O Prêmio ou Tesouro

Geralmente o prêmio é mesmo um tesouro – ouro ou jóias, a água da vida, o domínio de um reino, o dom da cura ou da profecia. É uma meta altamente individual, mas é sempre algo de grande valor para o herói. O Sol, corporificando o herói mítico, luta pela recompensa final, um núcleo indestrutível de identidade que justifica e convalida a existência. O herói e seu prêmio são na verdade a mesma coisa. O tesouro é o núcleo essencial do herói, seu lado divino que sempre esteve oculto em seu corpo mortal. Isso pode soar terrivelmente abstrato. Mas o sentido inerente de sermos um “eu” real, sólido e indestrutível é uma coisa muito preciosa e mágica, além de ser obtida a duras penas. Todas as situações de vida em que somos chamados a nos separarmos de algo e a defendermos nossos valores e metas forjam um pedaço desse “eu” e sofremos por ela a cada vez, já que a eterna mãe-dragão deve ser combatida repetidamente em seus diferentes disfarces.

Outra imagem da meta do herói é a reunião com o pai, ou sua redenção. Uma das histórias que melhor ilustra esse tema é a de Parsifal, o tolo sagrado que sai a procura do Graal. Isso nos leva a questão do Sol como símbolo daquilo que herdamos do pai pessoal. Se quisermos vivenciar plenamente o Sol, devemos nas palavras do I Ching, “trabalhar com aquilo que foi arruinado pelo pai”, dando nova vida a essas coisas.

Por vezes, o prêmio do herói é um elixir que precisa ser furtado. Esse elixir pode conferir a imortalidade, dons proféticos ou de cura, ou então, pode salvar o reino. O tema do elixir furtado surge com grande regularidade em contos de fadas e em mitos como o de Gilgamech, na Babilônia, ou como o de Prometeu que furtou o fogo sagrado de Zeus. A substância mágica costuma estar nas mãos de um monstro, dragão, feiticeiro ou bruxa, e o herói deve surrupiá-la e trazê-la de volta para o mundo mortal.

A solidão e a inimizade do coletivo com os equivalentes emocionais dos perigos com o que herói se defronta em suas lutas podem gerar a questão da culpa (e do medo de represália que a acompanha) em torno do furto do elixir que é outro aspecto importante da jornada solar.

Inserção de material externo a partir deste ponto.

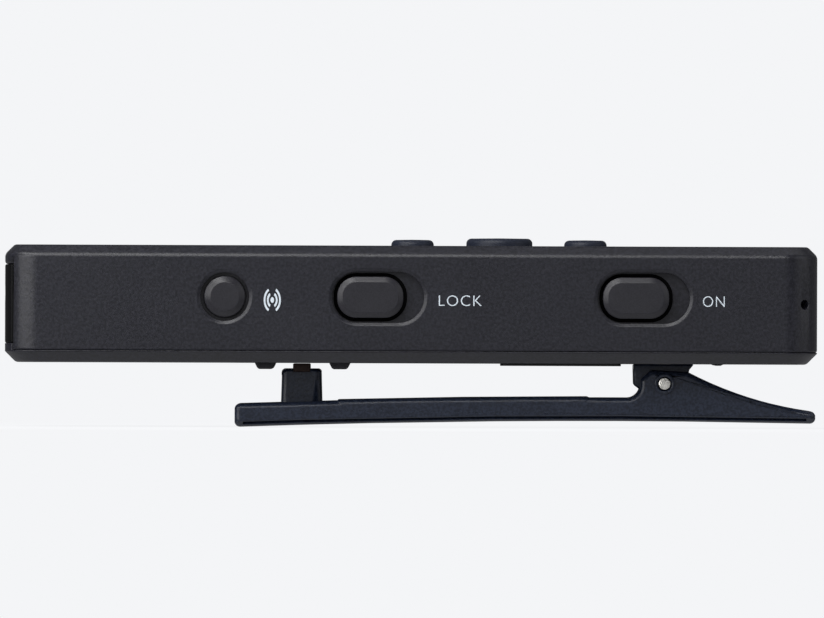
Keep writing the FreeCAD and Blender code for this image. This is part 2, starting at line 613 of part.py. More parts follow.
def make_back_cover():
    """The moulded back, with its lip, posts, end sill and gripping ribs."""
    body = start_body("back_cover")
    outline = sketch_on(body, "CoverOutline", "XY_Plane")
    draw_rounded_rectangle(outline, "Sizes.body_length", "Sizes.body_width", "Sizes.corner_radius")
    plate = pad(body, outline, "Sizes.cap_low")
    bevel(body, plate, lambda spot: near(spot.z, 0), "Sizes.back_chamfer")

    right = "2 * Sizes.body_length"
    block(body, "SillRight", ("Places.inside_left", "-Sizes.body_width", "Sizes.cover_wall"),
          (right, "2 * Sizes.body_width", "Sizes.body_depth"), cut=True)
    for name, low in (("SillNear", "-Places.cap_width / 2 + Sizes.face_gap - Sizes.body_width"),
                      ("SillFar", "Places.cap_width / 2 - Sizes.face_gap")):
        block(body, name, ("-Sizes.body_length", low, "Sizes.cover_wall"),
              (right, "Sizes.body_width", "Sizes.body_depth"), cut=True)

    lip_out = "(Places.inside_half_width - Sizes.seat_gap)"
    for name, low in (("LipNear", f"-{lip_out}"), ("LipFar", f"{lip_out} - Sizes.lip_thick")):
        block(body, name, ("-Places.lip_length / 2", low, "Sizes.cover_wall"),
              ("Places.lip_length", "Sizes.lip_thick", "Sizes.lip_rise"))
    block(body, "LipRight",
          ("-Places.inside_left - Sizes.seat_gap - Sizes.lip_thick",
           "Places.corner_y", "Sizes.cover_wall"),
          ("Sizes.lip_thick", "-2 * Places.corner_y", "Sizes.lip_rise"))

    rise = "Sizes.board_rise - Sizes.cover_wall"
    for name, side in (("Near", "-"), ("Far", "")):
        screw = ("Places.screw_x", f"{side}Places.screw_y")
        rod(body, f"Screw{name}Post", (*screw, "Sizes.cover_wall"), "Sizes.post_radius", rise)
        rod(body, f"Screw{name}Sink", (*screw, "-Sizes.run_out"),
            "Sizes.screw_head_radius + Sizes.seat_gap",
            "Sizes.screw_head_depth + Sizes.run_out", cut=True)
        rod(body, f"Screw{name}Hole", (*screw, "0"), "Sizes.screw_shank_radius + Sizes.seat_gap",
            "Sizes.board_rise", cut=True)
        block(body, f"Plain{name}Post",
              ("Places.post_x - Sizes.post_radius", f"{side}Places.post_y - Sizes.post_radius",
               "Sizes.cover_wall"), ("2 * Sizes.post_radius", "2 * Sizes.post_radius", rise))
        rod(body, f"Rivet{name}Hole", (RIVET_X, f"{side}Sizes.rivet_y", "-Sizes.run_out"),
            "Sizes.rivet_radius + Sizes.face_gap / 2", "Sizes.cover_wall + 2 * Sizes.run_out", cut=True)

    for name, side in (("Left", "-"), ("Right", "+")):
        rib = sketch_on(body, f"{name}Rib", "XZ_Plane",
                        x=f"Sizes.rib_x {side} Sizes.rib_pitch / 2")
        draw_outline(rib, (
            ("-Sizes.rib_base / 2", "0", None),
            ("-Sizes.rib_tip / 2", "-Sizes.rib_rise", None),
            ("Sizes.rib_tip / 2", "-Sizes.rib_rise", None),
            ("Sizes.rib_base / 2", "0", None),
        ))
        pad(body, rib, "Sizes.rib_length", symmetric=True)


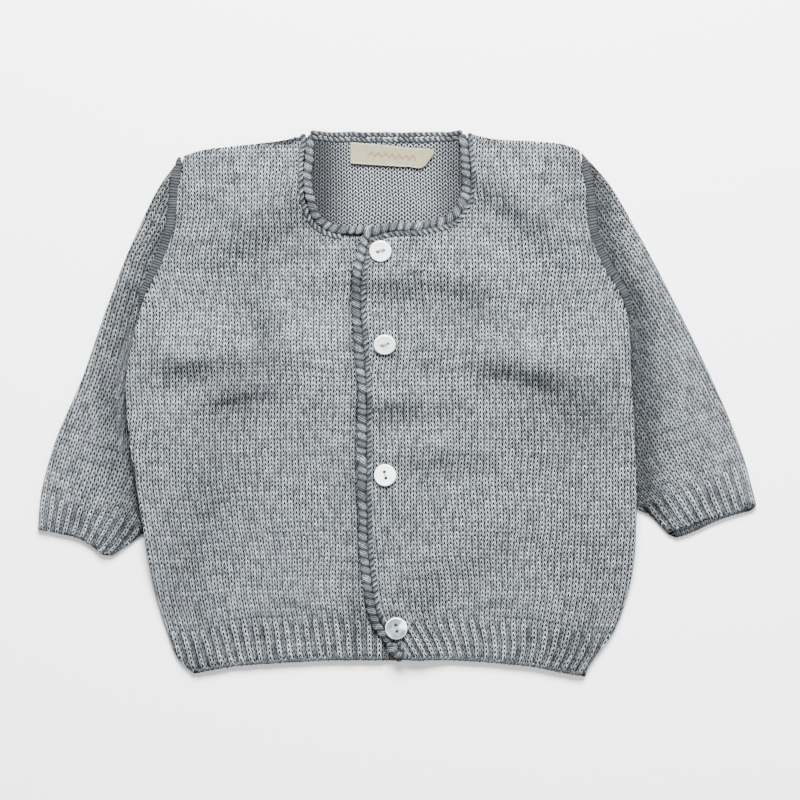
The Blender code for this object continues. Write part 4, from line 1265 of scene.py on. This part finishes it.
share, along = np.meshgrid(np.linspace(0, 1, 29), np.linspace(0, 1, 97))
x = blend(LABEL["x"][0], LABEL["x"][-1], along)
y = blend(through(x, LABEL["x"], LABEL["top"]), through(x, LABEL["x"], LABEL["bottom"]), share)
curl = 0.5 * ease(along, 0.86, 1) + 0.12 * np.sin(along * 17) * share
z = CLOTH + 0.45 + neck_lie(x, y) + LABEL_LIFT * share**2 + curl * share
values = np.dstack([x - (LABEL["x"][0] + LABEL["x"][-1]) / 2, (0.5 - share) * TAPE_WIDTH, 1 + 0 * x])
label = slab("label_tape", np.dstack([x, y, z + LABEL_CLOTH]), np.dstack([x, y, z]), values, tape_finish())
settle(label, "tape", "label", flat=(0.044, 0.011), rests_on=["back"])

# Floor, light and camera: a white table under soft studio light from above and from the neck's side.

TABLE_WHITE = (0.92, 0.92, 0.92)
SURROUND = 0.33  # strength of the white light from all round

floor_mesh = bpy.data.meshes.new("table")
floor_mesh.from_pydata([(-3, -3, 0), (3, -3, 0), (3, 3, 0), (-3, 3, 0)], [], [(0, 1, 2, 3)])
floor_mesh.materials.append(Finish("table", TABLE_WHITE, 0.9).material)
floor = bpy.data.objects.new("table", floor_mesh)
floor.location = (0, 0, -0.0002)
bpy.context.scene.collection.objects.link(floor)

# Soft boxes that look at the middle of the cloth
LIGHTS = {
    "name": ("key", "fill"),
    "place": ((0.04, 0.82, 0.96), (0.5, -0.5, 1.0)),
    "size": (0.6, 1.2),
    "power": (104, 14),
}
for name, (x, y, z), size, power in zip(*LIGHTS.values()):
    data = bpy.data.lights.new(name, "AREA")
    data.size, data.energy = size, power
    light = bpy.data.objects.new(name, data)
    light.location = x, y, z
    light.rotation_euler = float(np.arctan2(np.hypot(x, y), z)), 0, float(np.arctan2(x, -y))
    bpy.context.scene.collection.objects.link(light)

world = bpy.data.worlds.new("studio")
world.use_nodes = True
world.node_tree.nodes["Background"].inputs[0].default_value = (1, 1, 1, 1)
world.node_tree.nodes["Background"].inputs[1].default_value = SURROUND
bpy.context.scene.world = world

FRAME_WIDTH = 0.416  # what the picture spans, on the cloth
LENS, SENSOR = 200.0, 36.0
camera = bpy.data.objects.new("camera", bpy.data.cameras.new("camera"))
camera.data.lens, camera.data.sensor_width = LENS, SENSOR
camera.location = (1.56 * MM, 1.56 * MM, FRAME_WIDTH * LENS / SENSOR + 6 * MM)
camera.data.clip_end = 10
bpy.context.scene.collection.objects.link(camera)
bpy.context.scene.camera = camera
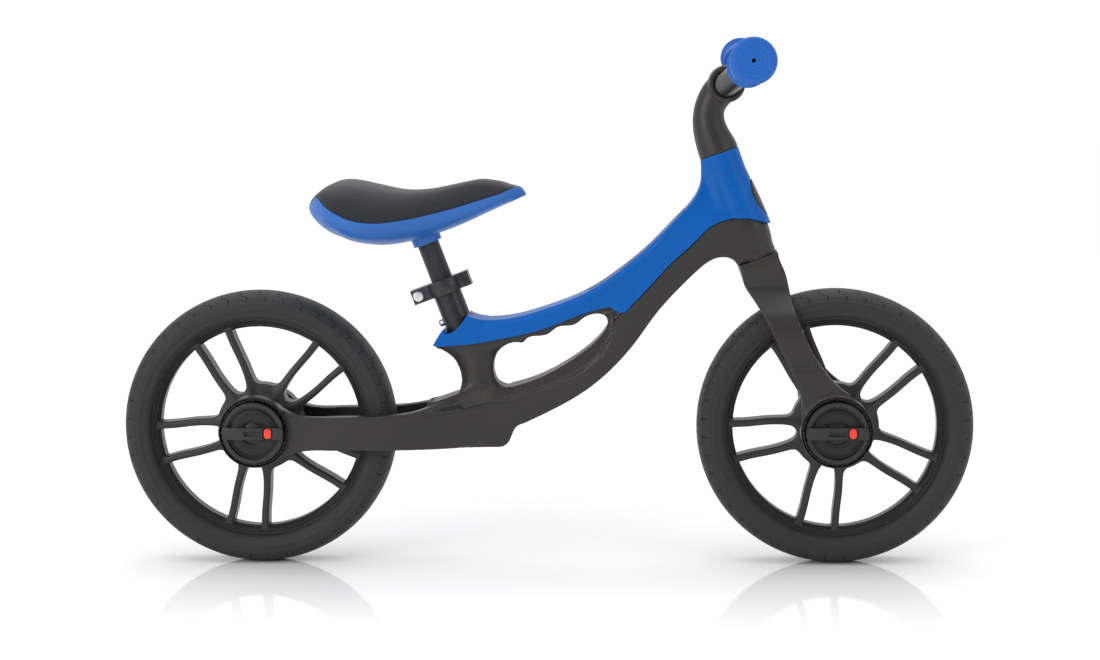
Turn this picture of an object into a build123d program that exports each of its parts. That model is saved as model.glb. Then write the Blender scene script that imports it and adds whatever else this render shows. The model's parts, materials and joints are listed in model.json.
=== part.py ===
from build123d import *
import os
from math import cos, radians, sin

# Balance bike, in millimetres. +X is forward, +Z is up, and the rider's right side faces -Y.
# The origin is on the ground, midway between the wheels.

# Driving dimensions
axle_x = 266
axle_z = 127
tyre_radius = 127
tyre_half = 24
tyre_gap_half = 28
panel_half = 20.5
core_half = 17.5
cover_half = 21.2

# Head and steering
head_tilt = 19.5
head_centre = (176.8, 0, 330.6)
head_half = 49.7
steerer_radius = 11.1
bush_radius = 13.5
bush_gap = 0.05
stop_range = 60

# Seat tube and post
seat_tilt = 20.5
seat_centre = (-94, 0, 260)
seat_tube_radius = 13
post_radius = 10
clamp_low = -9.75
clamp_high = 3.75

# Hubs: the boss on each leg, and the dial that sits in the right one
boss_radius = 33
boss_face = 44
pocket_radius = 31.2
pocket_floor = 36.5
dial_radius = 28
dial_face = 48
grip_bar_face = 51.5
button_offset = 13.8
axle_radius = 4

# Handlebar
bar_centre = (166.5, 0, 441.3)
bar_radius = 11.1
bar_points = [(166.5, 34, 441.3), (183.3, 85, 457.3), (184.9, 185, 463.1)]
grip_length = 105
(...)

Há algo de ilícito em nos tornarmos nós mesmos, pois para isso é preciso tomar algo da psique coletiva, algo que era de propriedade do inconsciente coletivo. Quanto mais separados nos sentimos, tanto mais temos a sensação arquetípica da culpa. E a profunda sensação de renúncia inerente a uma dívida – para com a mãe, a família e o coletivo – é ativada por qualquer ato individual de criação que nos separa de todos eles.

Assim, o furto do elixir é um profundo rito de passagem, e uma vez consumado, as coisas não podem voltar ao que eram antes. Só podemos ir para frente e usar o elixir, que na verdade é nossa própria e preciosa unicidade. Mesmo se recuarmos um pouco ou regredirmos, de vez em quando, sob trânsitos pesados de Netuno, não poderemos desfazer aquilo que foi feito, sob a luz do Sol, a fantasia da fusão deve cessar. Há ainda o medo de represália, e o herói deve tentar se salvar depois de furtar o elixir, com todas as legiões de guardiões zangados, pois o coletivo retruca de fato, o que pode ser visto claramente na variação familiar quando um indivíduo se liberta de uma unidade familiar solidamente interligada. Isso também pode ser visto em grupos políticos, religiosos e profissionais quando um membro expressa uma opinião excessivamente original e tem maior sucesso criativo ou financeiro que os outros membros.